# THE EXERCISE
Every line of the material below must be repeated exactly.

# INPUT MATERIAL

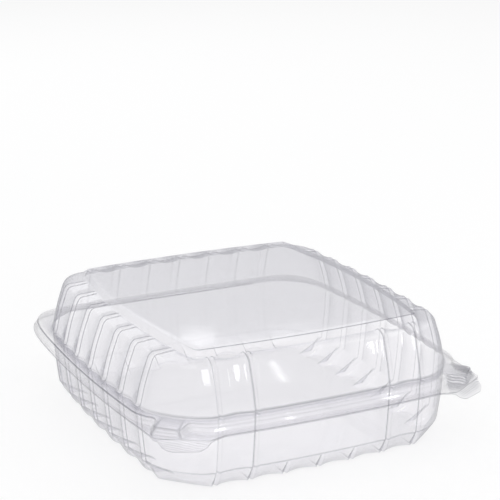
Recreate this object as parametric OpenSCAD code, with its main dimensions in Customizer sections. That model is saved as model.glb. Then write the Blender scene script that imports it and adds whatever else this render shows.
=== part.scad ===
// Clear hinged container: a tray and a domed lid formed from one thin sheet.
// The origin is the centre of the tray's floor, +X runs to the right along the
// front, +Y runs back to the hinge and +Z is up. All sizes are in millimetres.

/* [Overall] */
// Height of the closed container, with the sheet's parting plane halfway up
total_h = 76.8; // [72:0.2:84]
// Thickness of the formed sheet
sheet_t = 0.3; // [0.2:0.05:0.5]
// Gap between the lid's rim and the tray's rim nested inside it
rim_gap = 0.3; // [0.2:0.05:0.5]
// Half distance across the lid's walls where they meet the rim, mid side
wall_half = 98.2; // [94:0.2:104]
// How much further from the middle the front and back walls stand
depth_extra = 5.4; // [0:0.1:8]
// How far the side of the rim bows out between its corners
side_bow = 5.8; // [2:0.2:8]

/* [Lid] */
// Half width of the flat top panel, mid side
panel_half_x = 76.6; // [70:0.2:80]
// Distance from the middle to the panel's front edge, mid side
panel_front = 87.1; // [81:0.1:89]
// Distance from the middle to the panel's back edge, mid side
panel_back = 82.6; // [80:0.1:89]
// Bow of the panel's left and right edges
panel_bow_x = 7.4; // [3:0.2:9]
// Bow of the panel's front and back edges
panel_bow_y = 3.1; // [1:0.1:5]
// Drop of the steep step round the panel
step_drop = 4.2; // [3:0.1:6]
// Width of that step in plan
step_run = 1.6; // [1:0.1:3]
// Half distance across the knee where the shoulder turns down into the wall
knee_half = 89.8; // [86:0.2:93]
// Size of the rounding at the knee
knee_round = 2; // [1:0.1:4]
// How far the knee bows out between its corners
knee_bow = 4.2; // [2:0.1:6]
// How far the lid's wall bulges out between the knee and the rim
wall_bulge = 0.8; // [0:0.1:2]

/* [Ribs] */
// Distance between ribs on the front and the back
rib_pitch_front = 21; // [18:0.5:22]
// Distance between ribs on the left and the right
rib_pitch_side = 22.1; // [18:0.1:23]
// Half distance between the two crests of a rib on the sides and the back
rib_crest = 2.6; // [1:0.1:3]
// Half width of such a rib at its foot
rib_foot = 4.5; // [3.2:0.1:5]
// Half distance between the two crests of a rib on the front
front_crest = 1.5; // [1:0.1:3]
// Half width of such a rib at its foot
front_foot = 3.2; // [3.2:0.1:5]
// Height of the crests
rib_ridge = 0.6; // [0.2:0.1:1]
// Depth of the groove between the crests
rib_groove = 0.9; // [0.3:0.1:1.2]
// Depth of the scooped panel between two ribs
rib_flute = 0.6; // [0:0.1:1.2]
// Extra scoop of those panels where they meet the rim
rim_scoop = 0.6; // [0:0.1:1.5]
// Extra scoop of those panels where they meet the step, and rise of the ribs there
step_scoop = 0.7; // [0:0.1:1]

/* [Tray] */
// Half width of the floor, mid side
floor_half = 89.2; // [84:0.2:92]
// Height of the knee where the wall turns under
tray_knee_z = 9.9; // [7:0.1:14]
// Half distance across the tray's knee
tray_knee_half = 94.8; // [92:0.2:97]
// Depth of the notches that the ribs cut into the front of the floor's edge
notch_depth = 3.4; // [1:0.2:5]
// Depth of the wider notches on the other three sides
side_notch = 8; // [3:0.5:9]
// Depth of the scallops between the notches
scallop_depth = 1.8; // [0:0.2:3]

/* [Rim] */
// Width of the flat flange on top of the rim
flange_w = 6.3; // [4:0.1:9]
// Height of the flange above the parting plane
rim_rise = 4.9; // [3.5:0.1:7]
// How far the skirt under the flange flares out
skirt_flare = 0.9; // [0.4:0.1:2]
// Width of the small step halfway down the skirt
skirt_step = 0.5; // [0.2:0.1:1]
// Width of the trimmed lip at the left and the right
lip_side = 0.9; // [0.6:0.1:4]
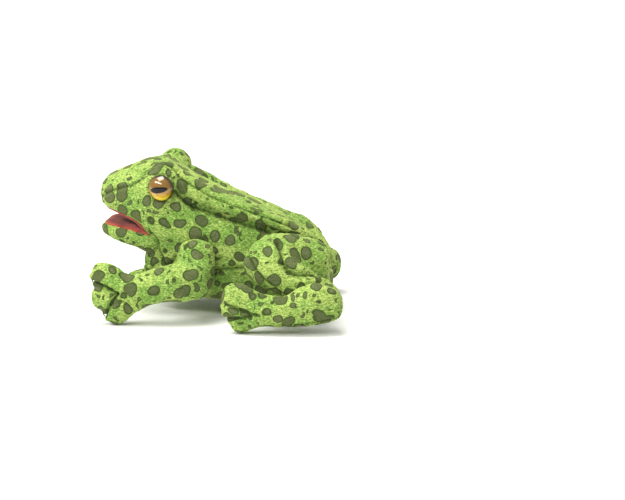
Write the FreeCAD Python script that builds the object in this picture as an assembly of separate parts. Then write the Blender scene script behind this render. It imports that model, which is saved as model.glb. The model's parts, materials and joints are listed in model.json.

# OUTPUT FOR THIS EXERCISE
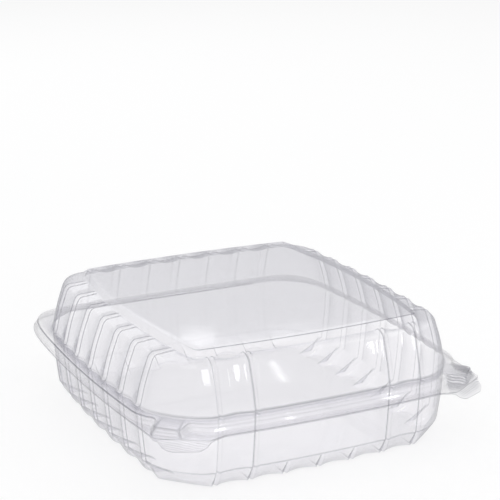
Recreate this object as parametric OpenSCAD code, with its main dimensions in Customizer sections. That model is saved as model.glb. Then write the Blender scene script that imports it and adds whatever else this render shows.
=== part.scad ===
// Clear hinged container: a tray and a domed lid formed from one thin sheet.
// The origin is the centre of the tray's floor, +X runs to the right along the
// front, +Y runs back to the hinge and +Z is up. All sizes are in millimetres.

/* [Overall] */
// Height of the closed container, with the sheet's parting plane halfway up
total_h = 76.8; // [72:0.2:84]
// Thickness of the formed sheet
sheet_t = 0.3; // [0.2:0.05:0.5]
// Gap between the lid's rim and the tray's rim nested inside it
rim_gap = 0.3; // [0.2:0.05:0.5]
// Half distance across the lid's walls where they meet the rim, mid side
wall_half = 98.2; // [94:0.2:104]
// How much further from the middle the front and back walls stand
depth_extra = 5.4; // [0:0.1:8]
// How far the side of the rim bows out between its corners
side_bow = 5.8; // [2:0.2:8]

/* [Lid] */
// Half width of the flat top panel, mid side
panel_half_x = 76.6; // [70:0.2:80]
// Distance from the middle to the panel's front edge, mid side
panel_front = 87.1; // [81:0.1:89]
// Distance from the middle to the panel's back edge, mid side
panel_back = 82.6; // [80:0.1:89]
// Bow of the panel's left and right edges
panel_bow_x = 7.4; // [3:0.2:9]
// Bow of the panel's front and back edges
panel_bow_y = 3.1; // [1:0.1:5]
// Drop of the steep step round the panel
step_drop = 4.2; // [3:0.1:6]
// Width of that step in plan
step_run = 1.6; // [1:0.1:3]
// Half distance across the knee where the shoulder turns down into the wall
knee_half = 89.8; // [86:0.2:93]
// Size of the rounding at the knee
knee_round = 2; // [1:0.1:4]
// How far the knee bows out between its corners
knee_bow = 4.2; // [2:0.1:6]
// How far the lid's wall bulges out between the knee and the rim
wall_bulge = 0.8; // [0:0.1:2]

/* [Ribs] */
// Distance between ribs on the front and the back
rib_pitch_front = 21; // [18:0.5:22]
// Distance between ribs on the left and the right
rib_pitch_side = 22.1; // [18:0.1:23]
// Half distance between the two crests of a rib on the sides and the back
rib_crest = 2.6; // [1:0.1:3]
// Half width of such a rib at its foot
rib_foot = 4.5; // [3.2:0.1:5]
// Half distance between the two crests of a rib on the front
front_crest = 1.5; // [1:0.1:3]
// Half width of such a rib at its foot
front_foot = 3.2; // [3.2:0.1:5]
// Height of the crests
rib_ridge = 0.6; // [0.2:0.1:1]
// Depth of the groove between the crests
rib_groove = 0.9; // [0.3:0.1:1.2]
// Depth of the scooped panel between two ribs
rib_flute = 0.6; // [0:0.1:1.2]
// Extra scoop of those panels where they meet the rim
rim_scoop = 0.6; // [0:0.1:1.5]
// Extra scoop of those panels where they meet the step, and rise of the ribs there
step_scoop = 0.7; // [0:0.1:1]

/* [Tray] */
// Half width of the floor, mid side
floor_half = 89.2; // [84:0.2:92]
// Height of the knee where the wall turns under
tray_knee_z = 9.9; // [7:0.1:14]
// Half distance across the tray's knee
tray_knee_half = 94.8; // [92:0.2:97]
// Depth of the notches that the ribs cut into the front of the floor's edge
notch_depth = 3.4; // [1:0.2:5]
// Depth of the wider notches on the other three sides
side_notch = 8; // [3:0.5:9]
// Depth of the scallops between the notches
scallop_depth = 1.8; // [0:0.2:3]

/* [Rim] */
// Width of the flat flange on top of the rim
flange_w = 6.3; // [4:0.1:9]
// Height of the flange above the parting plane
rim_rise = 4.9; // [3.5:0.1:7]
// How far the skirt under the flange flares out
skirt_flare = 0.9; // [0.4:0.1:2]
// Width of the small step halfway down the skirt
skirt_step = 0.5; // [0.2:0.1:1]
// Width of the trimmed lip at the left and the right
lip_side = 0.9; // [0.6:0.1:4]
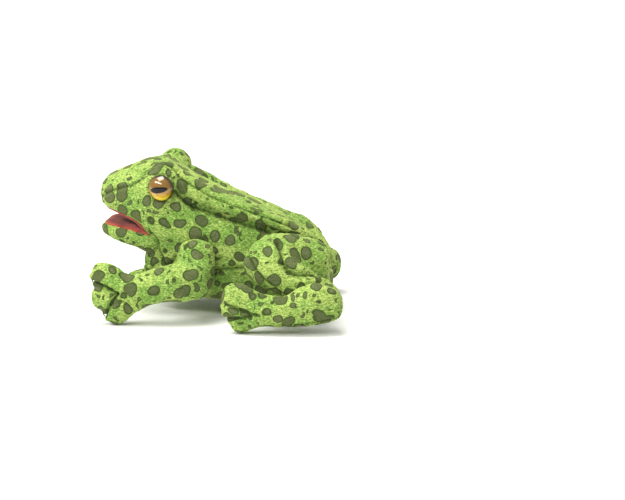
Write the FreeCAD Python script that builds the object in this picture as an assembly of separate parts. Then write the Blender scene script behind this render. It imports that model, which is saved as model.glb. The model's parts, materials and joints are listed in model.json.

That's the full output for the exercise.